Выбрать главу

Почтение к синагоге вбито в мальчика родителями, которые его возили туда с собой ("от того, что я видел и слышал, я возвращался в тяжелом чаду"), холодноватая насмешливость к петербургским имперским церемониям, в конечном счете, внушена родителями же, пусть через посредство няньки, так что, воскрешая свои детские впечатления, Мандельштам, в сущности, показывает ценности своей стопроцентно еврейской семьи. Так был ли конфликт?

Думаю, конфликт в душе и творчестве Мандельштама все-таки был. И заключается он, повторяю, в столкновении ценностей государственнических и антигосударственнических, "конспираторских". Мандельштам ищет и находит в русской, а затем в советской культуре черты, свойственные "расе государственников" и "расе конспираторов и бунтарей", пытается примирить то и другое, но в конце концов все-таки склоняется к ценностям подрывным, антигосударственным и античеловеческим, словом, к "хаосу иудейскому".

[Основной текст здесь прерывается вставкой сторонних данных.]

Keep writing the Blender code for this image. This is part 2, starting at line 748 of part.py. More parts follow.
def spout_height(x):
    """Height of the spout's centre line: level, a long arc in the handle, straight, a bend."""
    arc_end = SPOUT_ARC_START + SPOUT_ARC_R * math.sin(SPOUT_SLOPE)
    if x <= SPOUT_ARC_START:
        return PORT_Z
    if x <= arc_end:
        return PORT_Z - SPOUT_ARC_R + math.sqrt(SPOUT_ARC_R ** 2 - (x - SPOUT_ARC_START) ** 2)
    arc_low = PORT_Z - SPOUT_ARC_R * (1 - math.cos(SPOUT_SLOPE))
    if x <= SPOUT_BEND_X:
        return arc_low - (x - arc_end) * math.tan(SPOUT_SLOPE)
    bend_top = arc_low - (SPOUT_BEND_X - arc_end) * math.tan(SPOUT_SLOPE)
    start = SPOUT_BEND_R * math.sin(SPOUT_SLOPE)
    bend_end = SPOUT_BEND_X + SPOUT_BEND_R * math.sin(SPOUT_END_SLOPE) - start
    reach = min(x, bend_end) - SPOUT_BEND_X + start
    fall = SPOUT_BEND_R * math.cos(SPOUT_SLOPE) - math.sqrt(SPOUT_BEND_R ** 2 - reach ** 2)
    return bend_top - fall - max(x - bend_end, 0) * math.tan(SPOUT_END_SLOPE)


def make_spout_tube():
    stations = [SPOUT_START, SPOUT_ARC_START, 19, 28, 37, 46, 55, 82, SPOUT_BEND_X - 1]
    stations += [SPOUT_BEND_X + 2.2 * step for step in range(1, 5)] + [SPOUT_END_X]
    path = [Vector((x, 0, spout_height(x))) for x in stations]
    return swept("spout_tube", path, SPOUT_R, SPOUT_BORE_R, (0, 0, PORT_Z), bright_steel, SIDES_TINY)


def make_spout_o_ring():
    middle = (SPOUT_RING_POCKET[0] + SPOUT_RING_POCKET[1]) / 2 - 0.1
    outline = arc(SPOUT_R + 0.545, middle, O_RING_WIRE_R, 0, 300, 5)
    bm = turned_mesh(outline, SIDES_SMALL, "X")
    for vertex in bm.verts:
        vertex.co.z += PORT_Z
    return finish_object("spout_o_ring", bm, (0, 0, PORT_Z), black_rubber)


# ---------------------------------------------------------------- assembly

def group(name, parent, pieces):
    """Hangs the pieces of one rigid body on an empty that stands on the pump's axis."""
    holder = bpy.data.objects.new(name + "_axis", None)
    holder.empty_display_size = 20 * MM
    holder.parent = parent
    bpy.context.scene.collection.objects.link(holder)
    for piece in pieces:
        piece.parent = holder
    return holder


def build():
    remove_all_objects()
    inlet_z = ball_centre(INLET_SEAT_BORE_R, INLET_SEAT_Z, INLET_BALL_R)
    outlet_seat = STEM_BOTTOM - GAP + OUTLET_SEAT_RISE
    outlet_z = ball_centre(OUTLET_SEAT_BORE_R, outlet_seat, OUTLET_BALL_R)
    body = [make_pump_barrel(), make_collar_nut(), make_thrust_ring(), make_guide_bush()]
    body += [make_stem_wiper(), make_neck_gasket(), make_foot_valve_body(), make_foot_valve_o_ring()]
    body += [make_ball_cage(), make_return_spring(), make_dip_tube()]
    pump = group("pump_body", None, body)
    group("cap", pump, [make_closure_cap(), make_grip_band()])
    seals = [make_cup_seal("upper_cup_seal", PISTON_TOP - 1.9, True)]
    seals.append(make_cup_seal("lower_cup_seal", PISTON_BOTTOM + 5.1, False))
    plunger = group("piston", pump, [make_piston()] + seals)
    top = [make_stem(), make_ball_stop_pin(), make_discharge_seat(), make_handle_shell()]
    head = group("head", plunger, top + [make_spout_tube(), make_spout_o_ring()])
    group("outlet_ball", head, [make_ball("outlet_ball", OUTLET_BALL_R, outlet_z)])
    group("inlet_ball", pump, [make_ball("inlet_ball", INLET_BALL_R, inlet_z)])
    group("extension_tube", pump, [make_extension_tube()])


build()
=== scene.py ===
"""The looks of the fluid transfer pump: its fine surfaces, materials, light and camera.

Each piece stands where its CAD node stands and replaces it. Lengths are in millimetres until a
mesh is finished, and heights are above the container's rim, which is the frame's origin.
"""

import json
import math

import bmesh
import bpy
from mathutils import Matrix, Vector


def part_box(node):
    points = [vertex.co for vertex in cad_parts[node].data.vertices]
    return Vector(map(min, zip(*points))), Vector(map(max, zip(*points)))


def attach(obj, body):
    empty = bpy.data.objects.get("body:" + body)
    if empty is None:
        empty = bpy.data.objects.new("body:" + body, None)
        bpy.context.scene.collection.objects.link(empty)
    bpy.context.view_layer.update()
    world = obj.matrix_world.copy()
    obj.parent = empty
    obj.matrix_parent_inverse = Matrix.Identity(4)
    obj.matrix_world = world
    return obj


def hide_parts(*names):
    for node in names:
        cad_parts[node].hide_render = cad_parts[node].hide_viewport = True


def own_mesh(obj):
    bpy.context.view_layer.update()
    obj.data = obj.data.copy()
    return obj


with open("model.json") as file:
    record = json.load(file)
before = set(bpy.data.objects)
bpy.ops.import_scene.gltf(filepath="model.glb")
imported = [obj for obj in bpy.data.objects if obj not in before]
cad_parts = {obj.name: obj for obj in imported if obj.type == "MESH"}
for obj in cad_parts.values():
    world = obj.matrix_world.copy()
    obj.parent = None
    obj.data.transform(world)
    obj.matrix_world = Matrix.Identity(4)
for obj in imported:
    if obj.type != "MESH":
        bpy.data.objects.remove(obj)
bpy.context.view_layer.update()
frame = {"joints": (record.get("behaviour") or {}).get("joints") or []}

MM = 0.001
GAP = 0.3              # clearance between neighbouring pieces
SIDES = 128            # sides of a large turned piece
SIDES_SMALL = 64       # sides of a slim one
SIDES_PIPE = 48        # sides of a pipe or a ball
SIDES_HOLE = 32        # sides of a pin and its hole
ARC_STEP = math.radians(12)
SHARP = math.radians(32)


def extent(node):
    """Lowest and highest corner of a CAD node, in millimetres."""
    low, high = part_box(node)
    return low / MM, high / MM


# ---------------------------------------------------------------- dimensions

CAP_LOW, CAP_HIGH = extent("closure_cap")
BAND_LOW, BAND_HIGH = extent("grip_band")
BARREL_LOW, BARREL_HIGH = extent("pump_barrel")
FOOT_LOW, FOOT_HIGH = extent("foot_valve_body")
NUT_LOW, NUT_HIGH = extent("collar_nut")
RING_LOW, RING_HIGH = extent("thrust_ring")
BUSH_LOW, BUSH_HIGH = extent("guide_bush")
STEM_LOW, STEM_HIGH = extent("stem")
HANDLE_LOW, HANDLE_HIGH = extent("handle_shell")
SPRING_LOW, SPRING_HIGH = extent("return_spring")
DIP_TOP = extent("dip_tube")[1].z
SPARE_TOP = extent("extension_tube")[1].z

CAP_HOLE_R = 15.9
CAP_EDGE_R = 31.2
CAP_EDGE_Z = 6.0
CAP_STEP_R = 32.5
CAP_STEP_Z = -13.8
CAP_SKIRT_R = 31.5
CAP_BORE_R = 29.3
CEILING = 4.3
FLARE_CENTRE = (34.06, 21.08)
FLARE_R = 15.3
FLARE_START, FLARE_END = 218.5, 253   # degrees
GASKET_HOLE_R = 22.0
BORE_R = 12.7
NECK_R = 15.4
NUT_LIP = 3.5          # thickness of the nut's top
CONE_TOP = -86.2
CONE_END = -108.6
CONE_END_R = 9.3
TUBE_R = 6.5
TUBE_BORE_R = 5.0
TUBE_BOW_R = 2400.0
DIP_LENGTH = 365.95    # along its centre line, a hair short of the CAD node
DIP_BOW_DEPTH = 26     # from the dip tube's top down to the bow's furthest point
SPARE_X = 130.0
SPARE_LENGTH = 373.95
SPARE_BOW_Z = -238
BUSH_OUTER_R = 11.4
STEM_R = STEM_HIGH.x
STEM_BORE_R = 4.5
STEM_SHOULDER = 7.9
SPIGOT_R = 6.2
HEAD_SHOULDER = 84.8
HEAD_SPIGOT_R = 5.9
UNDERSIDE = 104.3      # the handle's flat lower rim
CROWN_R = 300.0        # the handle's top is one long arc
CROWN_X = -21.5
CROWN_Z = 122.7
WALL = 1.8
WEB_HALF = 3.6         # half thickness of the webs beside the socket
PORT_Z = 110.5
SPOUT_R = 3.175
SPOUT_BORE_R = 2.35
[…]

Главный же интерес для нас этого поэта, а также причина того, что я поместил выше материал о цивилизациях Шумера и Вавилона, заключаются в том, что Мандельштам пытался примирять ценности государственнические и антигосударственнические оригинальным способом. Он пытался создавать культуру нового государства — русскоязычного, но не русского, даже — антирусского. Это должна быть могущественная и безжалостная держава, руководимая каким-то обязательно нерусским вождем (быть может, Сталиным), но доминирующую роль в которой обязательно должны были играть иудеи или обращенные в иудейство русские. В сущности, речь шла о создании нового народа — русскоязычных иудеев, примерно так, как в свое время иудеями в большинстве стали тюркоязычные хазары.

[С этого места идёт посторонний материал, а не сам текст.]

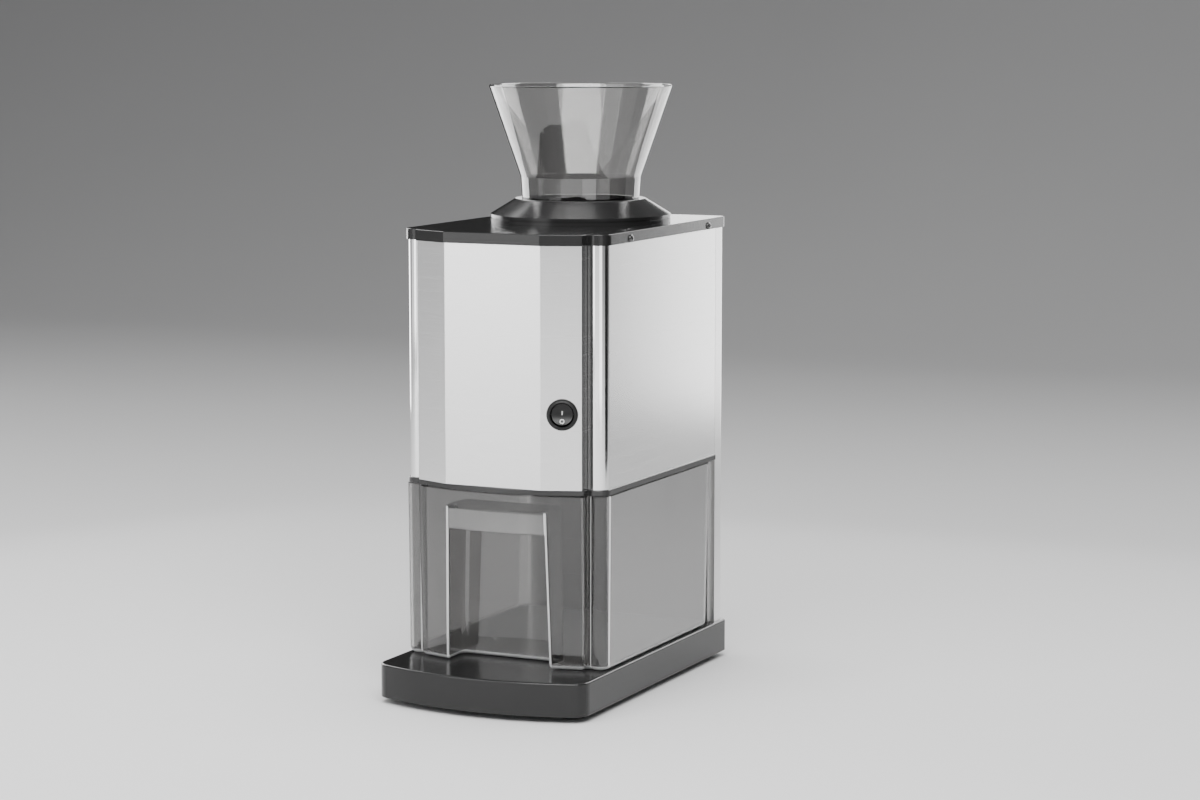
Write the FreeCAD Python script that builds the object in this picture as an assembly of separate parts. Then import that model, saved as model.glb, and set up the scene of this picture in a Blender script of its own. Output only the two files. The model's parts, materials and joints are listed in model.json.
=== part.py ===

Прославим, братья, сумерки свободы,

Великий сумеречный год!

В кипящие ночные воды опущен грузный лес тенет.

Восходишь ты в глухие годы, —

О, солнце, судия, народ.

Прославим роковое бремя,

Которое в слезах народный вождь берет.

Прославим власти сумрачное бремя,

Ее невыносимый гнет.

В ком сердце есть — тот должен слышать, время.

Как твой корабль ко дну идет.

Мы в легионы боевые

Связали ласточек — и вот

Не видно солнца; вся стихия

Щебечет, движется, живет;

Сквозь сети — сумерки густые —

Не видно солнца, и земля плывет.

(1918)

Итак, создается новая "большая сеть" ("грузный лес тенет") — новое государство и новый народ, "ночные" ценности которого становятся "дневными". То, что с христианской точки зрения считалось извращением, теперь становится "нормальным", и наоборот, нормальное объявляется "извращенным" и безжалостно уничтожается...

Формально говоря, этот процесс (так же как и то, что происходило в хазарском каганате после принятия его верхушкой иудаизма) противоположен тому, что имело место после завоевания Шумера семитами-вавилонянами. Русские, как и хазары, должны были сохранить свой язык, но сменить веру и главные жизненные ценности; вавилоняне же сохранили язык, но сменили веру, приняв ценности покоренного ими народа-государственника и даже приняв божества шумеров (правда, заменив их имена на более привычные).

Вот такая, с позволения сказать, программа была у Мандельштама, да в общем-то и у Ленина, и у других евреев-большевиков. Возможно также, хотя и не без некоторых колебаний, этой программы тайно придерживался и Сталин. Разумеется, именно эту программу сегодня продолжают осуществлять и еврейские "олигархи"...

Какая-то роковая сила заставляла Мандельштама (как всегда это бывает у евреев) обязательно все испортить. "Себя губя, себе противореча" — писал он об этом, но это сказано чересчур высоко, на самом деле, скорее — "себе подгадив", самому себе под нос напустив зловония в воздух.

Я извиняюсь за грубость этой последней фразы, но запахи, действительно, весьма явственно присутствуют и в стихах, и в прозе Мандельштама:

"Как крошка мускуса наполнит весь дом, так малейшее влияние юдаизма переполняет целую жизнь. О, какой это сильный запах! Разве я мог не заметить, что в настоящих еврейских домах пахнет иначе чем в арийских? И это пахнет не только кухня, но люди, вещи и одежда. До сих пор помню, как меня обдало этим приторным еврейским запахом в деревянном доме на Ключевой улице, в немецкой Риге, у дедушки и бабушки. Уже отцовский домашний кабинет был непохож на гранитный рай моих стройных прогулок, уже он уводил в чужой мир, а смесь его обстановки, подбор предметов соединялись в моем сознаньи крепкой вязкой".